Ein wesentlicher Grund für den überproportionalen Anstieg der Leiharbeit: Statt zur Abdeckung von Produktionsspitzen, für die sie ursprünglich gedacht war, wird Leiharbeit immer mehr zur Abdeckung der normalen Geschäftstätigkeit eingesetzt. Das zeigt unsere Betriebsrätebefragung aus Baden-Württemberg. Dazu kommt, dass jeder sechste Betrieb die Fremdvergabe von Arbeit über sogenannte Werkverträge ausgeweitet hat.
„Auf Leiharbeit lässt sich keine kluge Unternehmensstrategie aufbauen. Die Arbeitgeber sollten sich insbesondere in guten wirtschaftlichen Zeiten auf nachhaltigere Personalstrategien konzentrieren und mehr Beschäftigte fest einstellen“, kritisiert Roman Zitzelsberger, Bezirksleiter der IG Metall in Baden-Württemberg ― und mach klar: „Die beste Leiharbeit ist die, die gar nicht stattfindet. Wenn das nicht gelingt, geht es ums Begrenzen und Gestalten. Gute Arbeit statt Leiharbeit ist unser Auftrag.“
Wir wollen den Missbrauch der Leiharbeit verstärkt angehen. Das hat unser Vorstand beschlossen. Bereits in den letzten Jahren haben wir und die Betriebsräte zahlreiche Tarifverträge und Betriebsvereinbarungen durchgesetzt, die Leiharbeit begrenzen, sowie Bezahlung, Arbeitsbedingungen und Chancen auf Übernahme für Leiharbeiter verbessern.
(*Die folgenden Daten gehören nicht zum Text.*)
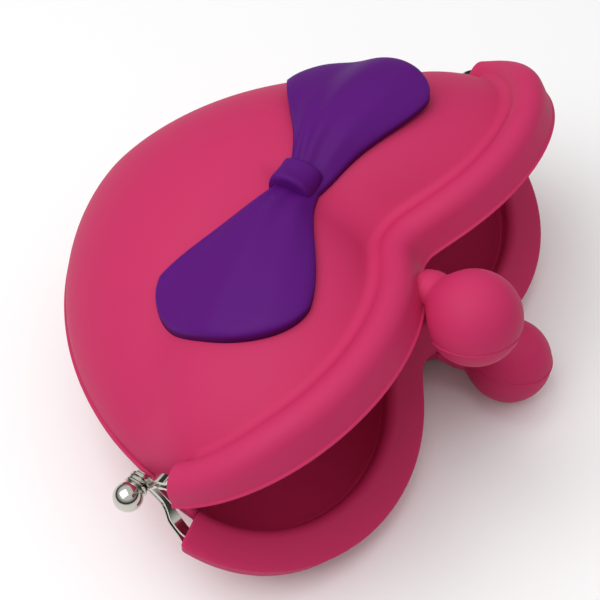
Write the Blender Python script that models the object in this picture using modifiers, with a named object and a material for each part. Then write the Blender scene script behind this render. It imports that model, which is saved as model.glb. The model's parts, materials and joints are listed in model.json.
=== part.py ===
"""Heart-shaped silicone coin purse with a kiss-lock mouth, standing half open on its back.

Lengths are in metres. X runs along the rivet axis, the mouth faces -Y and Z is up.
Each half is first drawn closed and flat: x across, reach from the rivet axis towards
the mouth, height above the plane where the two halves meet. It is then opened about
the rivet axis. Both halves are the same moulding, turned half a turn about the reach axis.
"""
import math

import bmesh
import bpy
from mathutils import Matrix, Vector

# Heart outline of the closed lips
HALF_WIDTH = 0.0525
LOBE_CENTRE_SHARE = 0.461
LOBE_CENTRE = HALF_WIDTH * LOBE_CENTRE_SHARE
LOBE_REACH = 0.0258
WIDEST_REACH = 0.0088
TIP_REACH = 0.0458
DIP_ROUNDING = 0.0031
SIDE_EXPONENT = 1.82

# Pouch
SHELL_INSET = 0.0045
DOME_HEIGHT = 0.0222
DOME_CENTRE_REACH = -0.0043
DOME_EXPONENT = 1.764
WALL = 0.0016
RIM_HEIGHT = 0.0003
HINGE_HEIGHT = 0.0217
FLEX_START = -0.0092
FLEX_END = 0.0087

# Opening of the two halves as photographed
FRONT_OPENING = math.radians(27.7)
BACK_OPENING = math.radians(27.4)

# Lips: half-round beads with a sleeve for the frame
BEAD_WIDTH = 0.0061
BEAD_SIDE_HEIGHT = 0.0042
BEAD_EDGE_ROUND = 0.0007
MEETING_GAP = 0.00025
SLEEVE_REACH = 0.0120
SEAT_CLEARANCE = 0.0003
CUT_OVERRUN = 0.0106

# Kiss-lock fingers
BALL_RADIUS = 0.0073
BALL_SIDE = 0.00815
BALL_REACH = 0.0376
BALL_DROP = 0.0034
NECK_RADIUS_AT_LIP = 0.0040
NECK_RADIUS_AT_BALL = 0.0055
NECK_SIDE = 0.0062
NECK_HEIGHT = 0.0006
NECK_DEPTH = 0.0030

# Studs inside the fingers
STUD_BALL_RADIUS = 0.0045
STUD_STEM_RADIUS = 0.0011
STUD_HEIGHT = 0.0028
BORE_DEPTH = 0.0024

# Frames: one steel strip pressed to a channel and bent to the heart
CHANNEL_OFFSET = 0.0013
CHANNEL_DEPTH = 0.0016
CHANNEL_HEIGHT = 0.0040
CHANNEL_MIDDLE = 0.0036
SHEET = 0.0005
ARM_HEIGHT = 0.0018
ARM_HEIGHT_START = 0.0050
ARM_FLANGE = 0.0001
FLANGE_START = 0.0042
FLANGE_FULL = 0.0078
ARM_RISE_START = 0.0010
ARM_RISE_END = 0.0090
JOG_START = 0.0060
ARM_END_REACH = 0.0016
EAR_RADIUS = 0.0022

# Rivets, just outside the pouch; an ear's place is its inner face
RIVET_RADIUS = 0.0009
RIVET_CLEARANCE = 0.0003
EAR_GAP = 0.00025
EAR_STAND_OFF = 0.00095
OUTER_EAR = HALF_WIDTH - SHELL_INSET + EAR_STAND_OFF
INNER_EAR = OUTER_EAR - EAR_GAP - SHEET
RIVET_BALL_RADIUS = 0.0023
RIVET_WAIST_RADIUS = 0.0016
RIVET_COLLAR_RADIUS = 0.0018
RIVET_COLLAR = 0.0003
RIVET_NECK = 0.0001
RIVET_PEEN_RADIUS = 0.0014
RIVET_PEEN = 0.0004

# Bow, glued on the front; its places are measured on the dome
BOW_SIDE = -0.0008
BOW_REACH = 0.0008
BOW_TILT = math.radians(-5.0)
BOW_WING = 0.0233
BOW_BULGE = 0.0090
BOW_CORNER = 0.0132
BOW_WAIST = 0.0032
BOW_THICKNESS = 0.0022
BOW_FOLD = 0.0008
BOW_KNOT_LENGTH = 0.0062
BOW_KNOT_HALF = 0.0040
BOW_KNOT_THICKNESS = 0.0038
BOW_LIFT = 0.0003
BOW_ROOT_SHARE = 1 / 4
BOW_EDGE_SHARE = 1 / 3
BOW_KNOT_SEAT_SHARE = 1 / 6
BOW_FADE_SHARE = 1 / 2
BOW_SPREAD_EXPONENT = 1.1
BOW_BULGE_EXPONENT = 2
BOW_EDGE_EXPONENT = 8

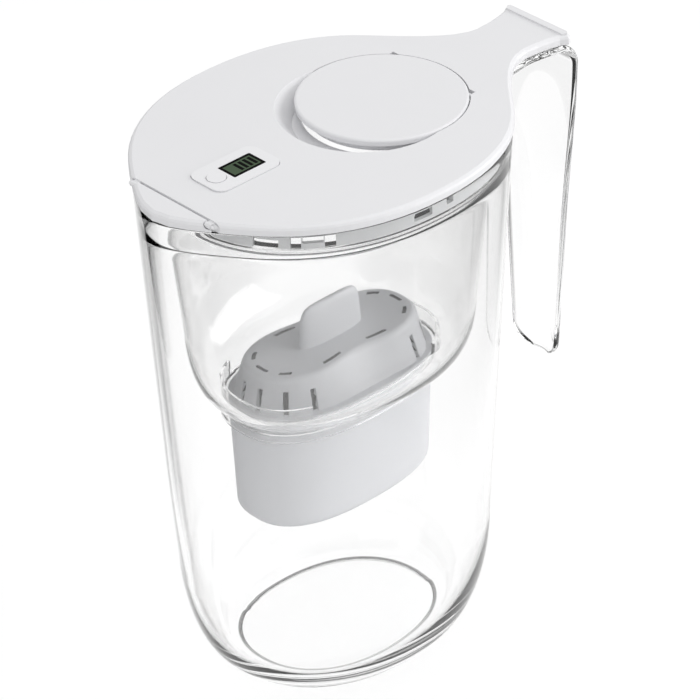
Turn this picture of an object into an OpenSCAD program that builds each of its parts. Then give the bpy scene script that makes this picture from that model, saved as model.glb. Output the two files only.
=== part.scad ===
// Water filter pitcher with a flip lid: clear jug, hanging reservoir, drop-in
// cartridge, lid with a hinged filling disc, a spout flap and a change timer.
// Millimetres, +Z up, spout towards -X, handle towards +X, table at z = 0.

/* [Jug] */
// Length of the jug's mouth, front to back, without the spout
jug_len = 175; // [168:1:185]
// Width of the jug's mouth
jug_wid = 152; // [144:1:160]
// Height of the jug's rim above the table
jug_h = 268; // [255:1:285]
// Lean of the jug's wall, in degrees
jug_draft = 3; // [2:0.1:3.6]
// Thickness of the jug's wall below the reservoir ledge
jug_wall = 2.8; // [2.6:0.1:3.4]
// Thickness of the jug's wall above the reservoir ledge
rim_wall = 1.6; // [1.4:0.1:1.8]
// Height of the rounded corner at the bottom
corner_v = 60; // [48:1:70]
// How far the rounded corner comes in at the bottom
corner_h = 23; // [18:0.5:26]
// Width of the ring the jug stands on
foot_w = 2.5; // [2:0.5:4]
// Depth of the hollow under the base
foot_h = 2.2; // [1.5:0.1:3]
// How far the spout stands out of the mouth
spout_reach = 13; // [11:0.5:15]
// Breadth of the spout, as an angle from its ridge
spout_angle = 10.5; // [9:0.5:12]
// Height at which the spout's keel has its full depth
spout_full_z = 125; // [110:5:150]

/* [Handle] */
// Reach of the grip's inner face behind the middle of the jug
grip_x = 132.5; // [128:0.5:140]
// Half width of the handle at the top of the grip
handle_w_top = 22; // [21:0.5:24]
// Half width of the handle at its lower end
handle_w_end = 13.5; // [12:0.5:16]
// How far the clear plate under the lid's tail stands out at its sides
plate_out = 0.5; // [0.3:0.1:0.8]
// How far the grip's top stands further back than its lower part
grip_flare = 4; // [2:0.5:5]
// Thickness of the handle's wall
handle_t = 3.8; // [3.2:0.1:4.4]
// How far the grip bulges backwards at its middle
grip_bow = 5; // [3:0.5:6]
// Outer radius of the bend at the top
bend_r = 9.5; // [8:0.5:12]
// Height of the handle's open lower end above the table
grip_end_z = 90; // [75:1:120]

/* [Reservoir] */
// Height of the reservoir's rim lip
lip_h = 4; // [3:0.5:5]
// Depth from the jug's rim down to the ledge the reservoir hangs on
ledge_depth = 12.5; // [12:0.5:15]
// Gap between the bowl's wall and the jug's wall at the ledge
bowl_gap = 5.2; // [4:0.2:7]
// Lean of the bowl's wall, in degrees
bowl_draft = 6; // [5:0.2:7]
// Thickness of the reservoir's wall
bowl_wall = 1.8; // [1.4:0.1:2.2]
// Height of the dished floor of the bowl, from the collar up to the wall
dish_h = 34; // [26:1:40]
// Height of the bowl's upright guards at the ends of the cartridge
guard_h = 9; // [6:1:14]

/* [Cartridge] */
// Length of the cartridge cup at its top
cup_len = 106; // [100:1:108]
// Width of the cartridge cup at its top
cup_wid = 61.5; // [58:0.5:64]
// Depth of the cup below its flange
cup_h = 55.5; // [48:0.5:62]
// Lean of the cup's wall, in degrees
cup_draft = 1.9; // [1.2:0.1:2.4]
// Thickness of the cup's wall
cup_wall = 1.6; // [1.4:0.1:2]
// Height of the cartridge's flange above the table
flange_z = 141; // [136:1:150]
// How far the flange stands out of the cup
flange_w = 1; // [0.8:0.1:1.4]
// Height of the cartridge's cap from the flange to its deck
cap_h = 22; // [18:1:26]
// Height of the pull tab above the deck
tab_h = 20; // [16:1:24]
// Width of the pull tab
tab_w = 37; // [30:1:40]
// Depth of the cup's space left free above the filter medium
media_gap = 6; // [4:0.5:12]

/* [Lid] */
// Height of the lid's edge
lid_h = 4.8; // [4.6:0.1:6]
// Thickness of the lid's top
lid_t = 2.2; // [2:0.1:2.4]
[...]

In der Metall- und Elektroindustrie etwa schreiben Tarifverträge vor, dass Leiharbeiter nicht auf Dauerarbeitsplätzen eingesetzt werden dürfen und sie nach 24 Monaten ein Übernahmeangebot erhalten müssen. Laut Gesetz hingegen kann die Arbeitgeberin den Leiharbeiter nach 18 Monaten einfach gegen einen anderen austauschen und in einen anderen Entleihbetrieb versetzen ― wie in einer Drehtür. Zudem erhalten Leiharbeiterinnen laut Tarifvertrag nicht erst nach neun Monaten sondern bereits nach sechs Wochen Einsatz mehr Geld, in Form tariflicher Branchenzuschläge, die mit der Zeit weiter ansteigen. Davon profitiert die große Mehrzahl der in unseren den Industriebranchen eingesetzten Leiharbeiter.
Um dem Missbrauch der Leiharbeit in den Betrieben noch entschiedener entgegenzutreten, starten wir eine neue Kampagne. Neben der Leiharbeit nehmen wir dabei auch die Fremdvergabe von Arbeit über Werkverträge und die Arbeitsbedingungen bei den sogenannten „Industrienahen Dienstleistern“ in den Fokus. Das Motto der neuen Kampagne: „Gute Arbeit für alle“.